Pour l’instant, les freins sont encore nombreux. À commencer par le déficit de réparateurs sur le marché. Une pénurie que tous les cyclistes ont pu constater avec l’opération "Coup de Pouce Vélo" du gouvernement qui offrait une prise en charge jusqu’à 50 euros de la remise en état d’un vélo. Ce fut un succès avec un million de réparations contre les 300 000 espérés, au point que la main-d’œuvre a manqué. Barbara Pompili a ainsi annoncé la création d’une Académie du vélo avec la formation à terme de 500 réparateurs. Mais tous les secteurs sont concernés. La startup Murfy, spécialiste de la réparation et du reconditionnement de l’électroménager, connaît bien le problème.
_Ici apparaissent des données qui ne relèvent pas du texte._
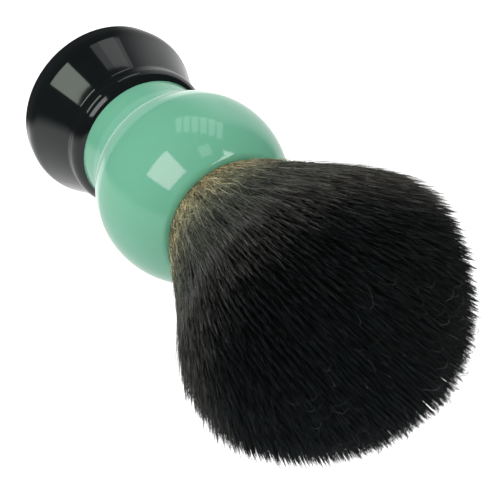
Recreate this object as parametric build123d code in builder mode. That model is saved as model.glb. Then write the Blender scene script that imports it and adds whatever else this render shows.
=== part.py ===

Murfy va former ses réparateurs
Face à l’explosion de la demande, elle a décidé d’ouvrir sa propre école et de former en vitesse ses futurs réparateurs. "Il y a un vrai engouement autour de la réparation. Chaque mois, nous réparons en moyenne 5 000 appareils. Le vrai frein à notre développement aujourd'hui, c'est le manque de techniciens", confirme Guy Pezaku, co-fondateur de la startup. Si la réparation a autant le vent en poupe c’est qu’elle répond à un double défi : la lutte contre l’obsolescence programmée et la baisse du pouvoir d’achat. Car faire réparer c’est aussi un gain économique.
Une récente étude de l’Agence de la transition écologique (Ademe) a ainsi montré que réparer une tondeuse thermique qui tombe en panne au bout de 5 ans, soit à la moitié de sa vie, permet une économie de 86 euros par an et une économie totale de 430 euros pendant sa durée d’allongement. Mais tout n’est pas affaire de réparation. L’obsolescence est aussi culturelle. Garder son smartphone au lieu d’en racheter un autre plus "tendance" permet d’économiser près d’une centaine d’euros par an et, en plus, de limiter son impact environnemental.